We lived by the words
of gods, mythologies
you’d mold our history to.
How many nights you,
a young father, squint-eyed
from books and lamplight,
weaving lessons into bedtime--
the story of Icarus wanting
to soar, (like me on my swing set)
not heeding a father’s words,
his fall likened to mine.
I carry his doom to sleep,
and that of Narcissus too,
his watered face floating
beautiful and tragic above
my head. My own face
a mirrored comfort
you’d pull me from. Late,
when my dreams turned
to nightmare, you were there—
Beowulf to slay Grendel
at my door. The blood on your hands
you’d anoint my head with.
You would have me bold, fearless—
these were things you needed
to teach me. Warning and wisdom.
You couldn’t have known
how I’d take your words and shape
them in creation, reinvent you
a thousand times, making you
forever young and invincible,
Not like now. Not like now.
One of those myths gets a kind of retelling in this next poem, which is called “Myth.”

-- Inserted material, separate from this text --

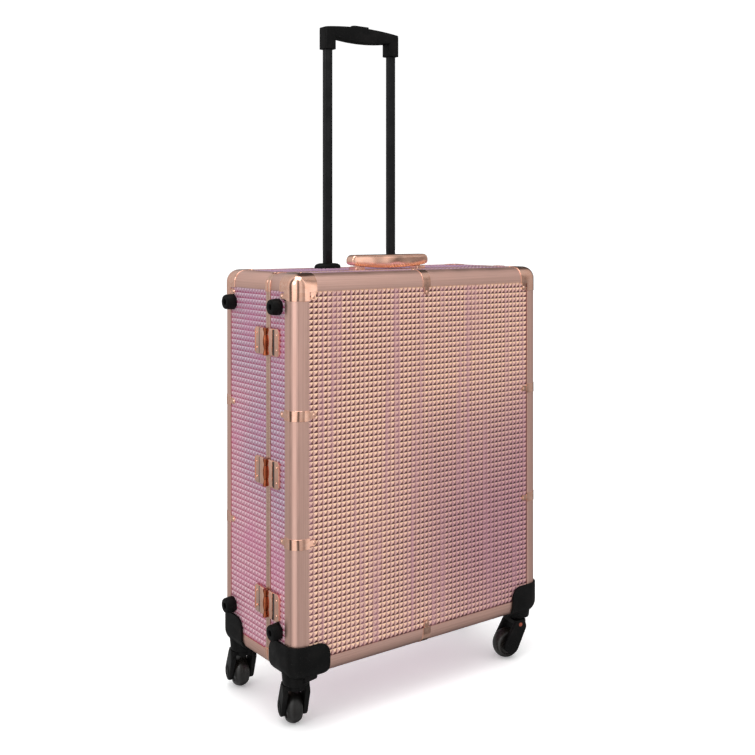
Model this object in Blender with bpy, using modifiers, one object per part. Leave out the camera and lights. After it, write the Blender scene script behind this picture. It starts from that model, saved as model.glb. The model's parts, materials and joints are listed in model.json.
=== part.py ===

I was asleep while you were dying.
It’s as if you slipped through some rift, a hollow
I make between my slumber and my waking,
the Erebus I keep you in, still trying
not to let go. You’ll be dead again tomorrow
but in dreams you live, so I try taking
you back into morning. Sleep heavy, turning,
my eyes open, I find you do not follow.
Again and again this constant forsaking.
*
Again and again, this constant forsaking.
My eyes open, I find you do not follow.
You back into morning, sleep-heavy, turning.
But in dreams you live. So I try taking,
not to let go. You’ll be dead again tomorrow.
The Erebus I keep you in-- still, trying—
I make between my slumber and my waking.
It’s as if you slipped through some rift, a hollow.
I was asleep while you were dying.
I’ve been writing a lot of elegies for my mother these days, I think perhaps because I moved back to Atlanta after so many years. And it’s the kind of thing where I think if you move back to a particular physical and psychological landscape, things begin to happen. And so, it’s been a way of grieving for me that I hadn’t done for all these 20 years.